Господин не спеша огляделся вокруг и направился по пыльной просёлочной дороге вглубь расположившегося на берегу моря посёлка. Посёлок был небольшой, но добротный, с новыми деревянными тротуарами и одноэтажными бревенчатыми домами. За невысокими но крепкими заборами виднелись крытые тёсом крыши и доносилось мычание коров.
Навстречу приезжему господину дробно постукивая каблучками сапожек по тротуару, шла молодая женщина — не горожанка, но одетая с претензией на моду.
— Скажи молодка, как называется ваше село? — спросил господин в пенсне поравнявшуюся с ним женщину.
— Владимировка, барин! — поклонившись, охотно ответила женщина и одарила приезжего улыбкой.
На противоположной стороне улицы, прижимаясь к забору, в лаптях и заношенном армяке шёл ссыльнопоселенец, который по старой каторжанской привычке при виде господ за сорок шагов сорвал с головы войлочную шапку и поклонился в пояс.
Вернувшись после прогулки на борт парохода и уединившись в каюте, господин в пенсне записал у себя в поминальнике: «Владимировка произвела на меня благоприятное впечатление: дома крепкие, добротные. Всего 46 хозяйств, в которых проживают 55 мужиков и 36 женщин. Во Владимировке около 100 голов молочного скота. Хорошие покосы».
Размышление прервал вахтенный матрос, который передал господину Чехову просьбу капитана пожаловать в кают-компанию к вечернему чаю. Антон Павлович машинально достал из жилетного кармана луковку часов, щёлкнул крышкой и, взглянув на циферблат, утвердительно кивнул головой. Пора было переодеваться к ужину.
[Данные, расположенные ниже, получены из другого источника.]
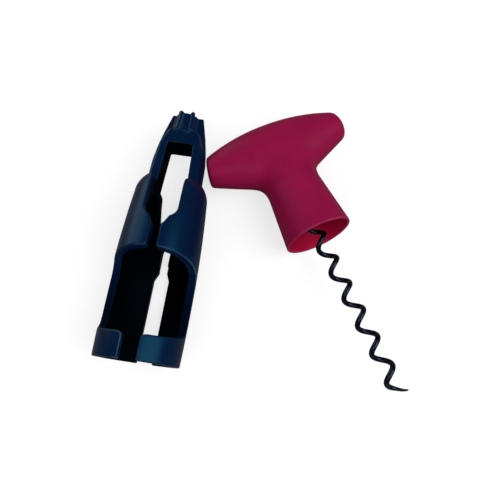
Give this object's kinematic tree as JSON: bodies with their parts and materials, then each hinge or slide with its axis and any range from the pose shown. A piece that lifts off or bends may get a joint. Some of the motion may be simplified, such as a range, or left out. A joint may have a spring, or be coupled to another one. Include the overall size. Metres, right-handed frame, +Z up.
{
  "type": "two-piece corkscrew",
  "caption": "Table corkscrew lying apart: springy two-legged frame with neck ring, grips, window and ribbed crown, and a T-handle with a hollow skirt and a long coated wire worm.",
  "frame": {"origin": "under the middle of the whole part as it lies, on the table", "axes": "+Y along the frame from its neck ring to its crown, +Z up, out of the front of the frame, +X from the frame towards the handle that lies beside it"},
  "size_m": [0.1328, 0.1367, 0.0382],
  "materials": {
    "frame_plastic": "semi-gloss",
    "handle_plastic": "satin",
    "hub_plastic": "matt",
    "worm_coating": "non-stick coated steel, glossy"
  },
  "bodies": {
    "frame_top": {"crown": "frame_plastic", "shoulder_block": "frame_plastic"},
    "left_leg": {"left_rail": "frame_plastic", "left_grip": "frame_plastic", "left_shell": "frame_plastic", "left_band": "frame_plastic"},
    "right_leg": {"right_rail": "frame_plastic", "right_grip": "frame_plastic", "right_shell": "frame_plastic", "right_band": "frame_plastic"},
    "worm_carrier": {"worm_hub": "hub_plastic"},
    "handle": {"handle": "handle_plastic", "worm": "worm_coating"}
  },
  "joints": [
    {"name": "left_leg_flex", "type": "hinge", "parent": "frame_top", "child": "left_leg", "pos_m": [-0.05645, 0.03629, 0.01791], "axis": [0.0279, 0.0209, 0.9994], "range_deg": [-1, 1.7], "stiffness_Nm_per_rad": 12},
    {"name": "right_leg_flex", "type": "hinge", "parent": "frame_top", "child": "right_leg", "pos_m": [-0.03869, 0.03628, 0.01742], "axis": [-0.0279, -0.0209, -0.9994], "range_deg": [-1, 1.7], "stiffness_Nm_per_rad": 12},
    {"name": "worm_travel", "type": "slide", "parent": "frame_top", "child": "worm_carrier", "axis": [0.5067, -0.8602, 0.0572], "range_m": [0, 0.1164]},
    {"name": "handle_turn", "type": "hinge", "parent": "worm_carrier", "child": "handle", "pos_m": [0.00205, 0.03902, 0.0137], "axis": [0.5067, -0.8602, 0.0572], "continuous": true}
  ]
}
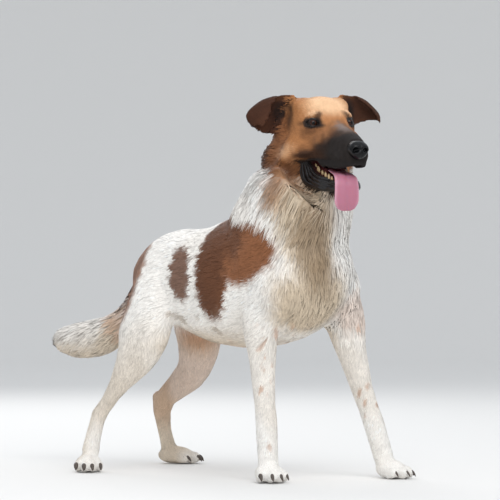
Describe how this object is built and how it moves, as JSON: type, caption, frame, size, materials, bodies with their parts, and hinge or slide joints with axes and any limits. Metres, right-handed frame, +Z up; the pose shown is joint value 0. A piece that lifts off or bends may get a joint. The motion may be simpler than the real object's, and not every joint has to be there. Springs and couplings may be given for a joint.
{
  "type": "standing dog figure",
  "caption": "Life-size still dog standing on four paws with its head turned to the right, mouth open, tongue out, ears folded and tail held low behind.",
  "frame": {"origin": "on the floor, under the middle of the bounding box", "axes": "+Z up; the dog faces -Y with its tail towards +Y; its left side is +X"},
  "size_m": [0.3762, 0.915, 0.7498],
  "materials": {
    "white_coat": "short to medium fur, white shading to cream",
    "tan_coat": "short fur, orange tan",
    "black_coat": "short black fur and lip skin",
    "brown_coat": "short dark brown fur",
    "nose_leather": "moist, pebbled",
    "tongue_skin": "wet",
    "claw_horn": "satin horn",
    "eye_surface": "wet gloss"
  },
  "bodies": {
    "root": {"claw_fore_left_1": "claw_horn", "claw_fore_left_2": "claw_horn", "claw_fore_left_3": "claw_horn", "claw_fore_left_4": "claw_horn", "claw_fore_right_1": "claw_horn", "claw_fore_right_2": "claw_horn", "claw_fore_right_3": "claw_horn", "claw_fore_right_4": "claw_horn", "claw_hind_left_1": "claw_horn", "claw_hind_left_2": "claw_horn", "claw_hind_left_3": "claw_horn", "claw_hind_left_4": "claw_horn", "claw_hind_right_1": "claw_horn", "claw_hind_right_2": "claw_horn", "claw_hind_right_3": "claw_horn", "claw_hind_right_4": "claw_horn", "ear_left": "brown_coat", "ear_right": "brown_coat", "eye_left": "eye_surface", "eye_right": "eye_surface", "fore_leg_left": "white_coat", "fore_leg_right": "white_coat", "fore_paw_left": "white_coat", "fore_paw_right": "white_coat", "head": "tan_coat", "hind_leg_left": "white_coat", "hind_leg_right": "white_coat", "hind_paw_left": "white_coat", "hind_paw_right": "white_coat", "lower_jaw": "black_coat", "neck": "white_coat", "nose": "nose_leather", "tail": "white_coat", "tongue": "tongue_skin", "trunk": "white_coat"}
  },
  "joints": []
}
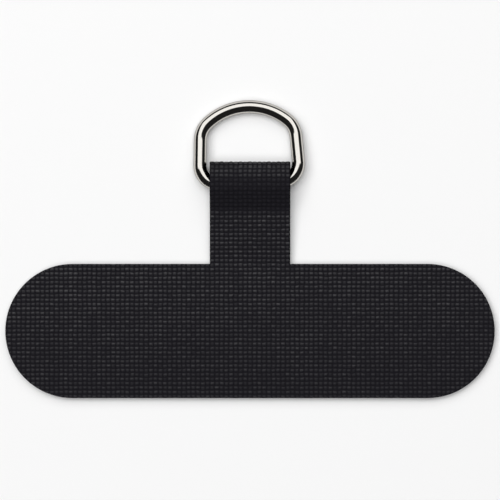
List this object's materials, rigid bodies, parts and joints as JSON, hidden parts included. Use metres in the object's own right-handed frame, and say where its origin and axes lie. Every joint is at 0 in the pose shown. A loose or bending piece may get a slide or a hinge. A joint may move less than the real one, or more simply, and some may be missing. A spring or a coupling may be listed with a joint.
{
  "type": "phone lanyard tether tab",
  "caption": "Flat T-shaped woven cloth patch that sits inside a phone case, its strap folded round the bar of a bent-wire D-ring for a lanyard clip.",
  "frame": {"origin": "middle of the patch's back face, where the patch lies on the table", "axes": "+X along the patch, +Y up the strap towards the ring, +Z out of the front face"},
  "size_m": [0.06, 0.0365, 0.0032],
  "materials": {
    "black_cloth": "plain weave, matt with a faint sheen on the yarns",
    "polished_nickel": "mirror polished nickel plate"
  },
  "bodies": {
    "tab": {"folded_cloth_tab": "black_cloth"},
    "ring": {"d_ring": "polished_nickel"}
  },
  "joints": [
    {"name": "ring_swing", "type": "hinge", "parent": "tab", "child": "ring", "pos_m": [0, 0.01814, 0.0016], "axis": [0.9992, 0.0412, 0], "range_deg": [-157, 180]}
  ]
}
А в это время на другой оконечности острова каторжанка Софья Блювштейн, известная как Сонька Золотая Ручка, через три дня после беседы с писателем Чеховым, решилась на безумный поступок — побег! Однако побег не удался: Соньку быстро поймали, вернули в острог и примерно наказали плетьми, но об этом ни Антону Павловичу, ни жителям Владимировки, ещё известно не было. Крестясь на подсвеченные лампадками образа, и поминая в молитвах господа, жители Владимировки отходили ко сну.